Repeat the material in full. Keep every line exactly as it is.

— START EXTRACTED DATA —

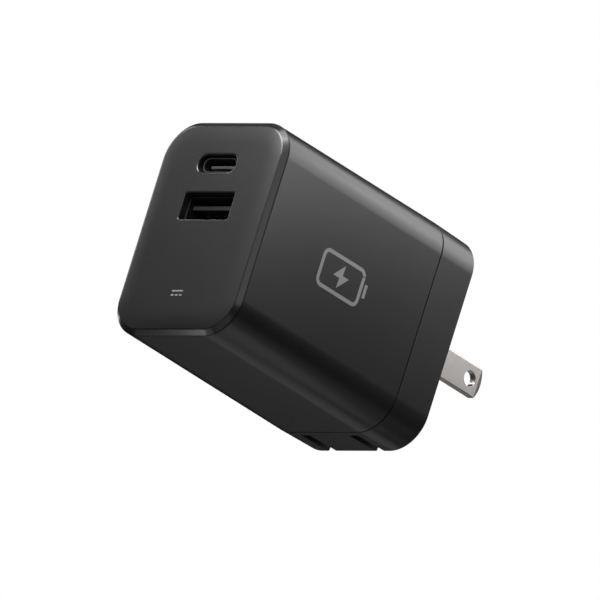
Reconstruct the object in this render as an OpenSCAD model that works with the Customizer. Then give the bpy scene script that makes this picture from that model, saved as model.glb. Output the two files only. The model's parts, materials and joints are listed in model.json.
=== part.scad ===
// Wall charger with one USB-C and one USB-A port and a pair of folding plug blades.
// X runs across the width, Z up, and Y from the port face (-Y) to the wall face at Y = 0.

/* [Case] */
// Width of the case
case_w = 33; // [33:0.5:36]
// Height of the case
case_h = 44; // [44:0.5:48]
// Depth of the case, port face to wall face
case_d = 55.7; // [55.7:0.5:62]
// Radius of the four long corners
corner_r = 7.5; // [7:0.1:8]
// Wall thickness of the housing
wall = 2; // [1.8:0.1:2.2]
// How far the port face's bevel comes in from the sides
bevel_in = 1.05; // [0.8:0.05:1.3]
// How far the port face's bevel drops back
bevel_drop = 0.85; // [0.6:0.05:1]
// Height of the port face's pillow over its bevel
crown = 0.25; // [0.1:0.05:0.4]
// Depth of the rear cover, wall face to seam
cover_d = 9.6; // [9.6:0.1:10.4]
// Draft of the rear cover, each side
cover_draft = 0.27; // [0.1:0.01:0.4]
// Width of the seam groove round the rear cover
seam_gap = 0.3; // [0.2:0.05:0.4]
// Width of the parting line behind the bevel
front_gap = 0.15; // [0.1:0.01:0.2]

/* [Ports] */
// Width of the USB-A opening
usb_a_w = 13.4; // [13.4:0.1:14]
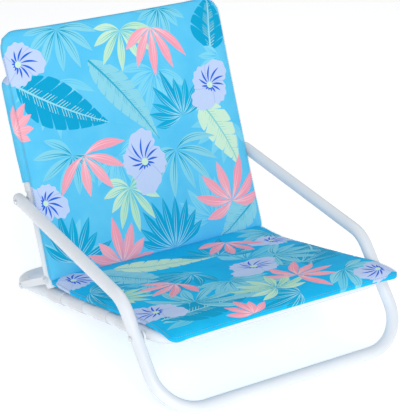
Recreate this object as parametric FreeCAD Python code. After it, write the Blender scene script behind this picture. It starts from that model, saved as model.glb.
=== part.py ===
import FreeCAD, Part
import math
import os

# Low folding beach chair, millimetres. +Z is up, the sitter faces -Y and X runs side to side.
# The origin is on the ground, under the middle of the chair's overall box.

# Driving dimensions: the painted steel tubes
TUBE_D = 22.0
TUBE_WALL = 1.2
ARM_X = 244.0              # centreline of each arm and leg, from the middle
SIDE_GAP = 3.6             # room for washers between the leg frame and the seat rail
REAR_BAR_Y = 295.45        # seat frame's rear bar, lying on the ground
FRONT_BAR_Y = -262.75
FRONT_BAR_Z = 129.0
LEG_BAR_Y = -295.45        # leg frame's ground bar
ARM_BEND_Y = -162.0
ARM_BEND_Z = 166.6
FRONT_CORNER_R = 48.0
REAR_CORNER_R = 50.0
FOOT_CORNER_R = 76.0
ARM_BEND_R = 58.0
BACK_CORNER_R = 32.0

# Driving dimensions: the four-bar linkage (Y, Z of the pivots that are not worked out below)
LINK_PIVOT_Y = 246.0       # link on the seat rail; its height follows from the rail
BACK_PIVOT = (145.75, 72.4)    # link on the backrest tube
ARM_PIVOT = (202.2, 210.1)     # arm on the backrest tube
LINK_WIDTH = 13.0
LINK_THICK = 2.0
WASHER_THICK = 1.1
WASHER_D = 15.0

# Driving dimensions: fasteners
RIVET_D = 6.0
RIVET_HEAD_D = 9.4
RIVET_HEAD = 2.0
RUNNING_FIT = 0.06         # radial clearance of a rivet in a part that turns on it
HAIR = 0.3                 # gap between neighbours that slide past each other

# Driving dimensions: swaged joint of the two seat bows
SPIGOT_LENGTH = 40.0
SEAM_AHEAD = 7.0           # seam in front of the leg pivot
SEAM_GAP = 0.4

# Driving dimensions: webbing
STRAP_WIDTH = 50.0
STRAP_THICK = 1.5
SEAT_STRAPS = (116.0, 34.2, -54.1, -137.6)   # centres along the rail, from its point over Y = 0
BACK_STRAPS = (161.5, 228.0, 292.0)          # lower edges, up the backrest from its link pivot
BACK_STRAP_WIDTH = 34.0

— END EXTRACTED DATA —

ANSWER BELOW –
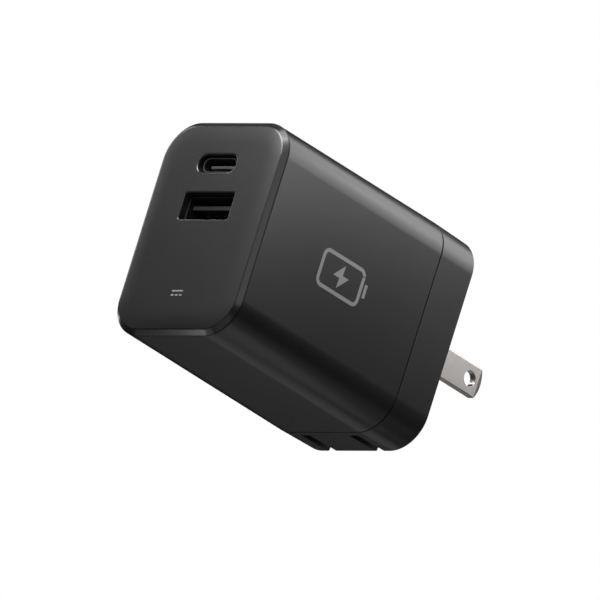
Reconstruct the object in this render as an OpenSCAD model that works with the Customizer. Then give the bpy scene script that makes this picture from that model, saved as model.glb. Output the two files only. The model's parts, materials and joints are listed in model.json.
=== part.scad ===
// Wall charger with one USB-C and one USB-A port and a pair of folding plug blades.
// X runs across the width, Z up, and Y from the port face (-Y) to the wall face at Y = 0.

/* [Case] */
// Width of the case
case_w = 33; // [33:0.5:36]
// Height of the case
case_h = 44; // [44:0.5:48]
// Depth of the case, port face to wall face
case_d = 55.7; // [55.7:0.5:62]
// Radius of the four long corners
corner_r = 7.5; // [7:0.1:8]
// Wall thickness of the housing
wall = 2; // [1.8:0.1:2.2]
// How far the port face's bevel comes in from the sides
bevel_in = 1.05; // [0.8:0.05:1.3]
// How far the port face's bevel drops back
bevel_drop = 0.85; // [0.6:0.05:1]
// Height of the port face's pillow over its bevel
crown = 0.25; // [0.1:0.05:0.4]
// Depth of the rear cover, wall face to seam
cover_d = 9.6; // [9.6:0.1:10.4]
// Draft of the rear cover, each side
cover_draft = 0.27; // [0.1:0.01:0.4]
// Width of the seam groove round the rear cover
seam_gap = 0.3; // [0.2:0.05:0.4]
// Width of the parting line behind the bevel
front_gap = 0.15; // [0.1:0.01:0.2]

/* [Ports] */
// Width of the USB-A opening
usb_a_w = 13.4; // [13.4:0.1:14]
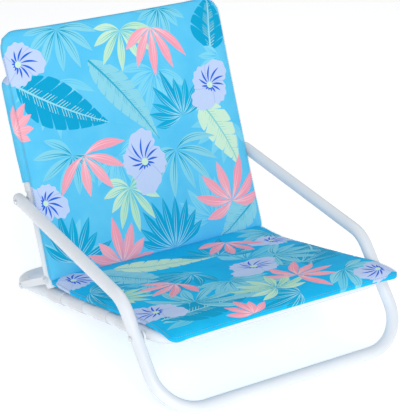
Recreate this object as parametric FreeCAD Python code. After it, write the Blender scene script behind this picture. It starts from that model, saved as model.glb.
=== part.py ===
import FreeCAD, Part
import math
import os

# Low folding beach chair, millimetres. +Z is up, the sitter faces -Y and X runs side to side.
# The origin is on the ground, under the middle of the chair's overall box.

# Driving dimensions: the painted steel tubes
TUBE_D = 22.0
TUBE_WALL = 1.2
ARM_X = 244.0              # centreline of each arm and leg, from the middle
SIDE_GAP = 3.6             # room for washers between the leg frame and the seat rail
REAR_BAR_Y = 295.45        # seat frame's rear bar, lying on the ground
FRONT_BAR_Y = -262.75
FRONT_BAR_Z = 129.0
LEG_BAR_Y = -295.45        # leg frame's ground bar
ARM_BEND_Y = -162.0
ARM_BEND_Z = 166.6
FRONT_CORNER_R = 48.0
REAR_CORNER_R = 50.0
FOOT_CORNER_R = 76.0
ARM_BEND_R = 58.0
BACK_CORNER_R = 32.0

# Driving dimensions: the four-bar linkage (Y, Z of the pivots that are not worked out below)
LINK_PIVOT_Y = 246.0       # link on the seat rail; its height follows from the rail
BACK_PIVOT = (145.75, 72.4)    # link on the backrest tube
ARM_PIVOT = (202.2, 210.1)     # arm on the backrest tube
LINK_WIDTH = 13.0
LINK_THICK = 2.0
WASHER_THICK = 1.1
WASHER_D = 15.0

# Driving dimensions: fasteners
RIVET_D = 6.0
RIVET_HEAD_D = 9.4
RIVET_HEAD = 2.0
RUNNING_FIT = 0.06         # radial clearance of a rivet in a part that turns on it
HAIR = 0.3                 # gap between neighbours that slide past each other

# Driving dimensions: swaged joint of the two seat bows
SPIGOT_LENGTH = 40.0
SEAM_AHEAD = 7.0           # seam in front of the leg pivot
SEAM_GAP = 0.4

# Driving dimensions: webbing
STRAP_WIDTH = 50.0
STRAP_THICK = 1.5
SEAT_STRAPS = (116.0, 34.2, -54.1, -137.6)   # centres along the rail, from its point over Y = 0
BACK_STRAPS = (161.5, 228.0, 292.0)          # lower edges, up the backrest from its link pivot
BACK_STRAP_WIDTH = 34.0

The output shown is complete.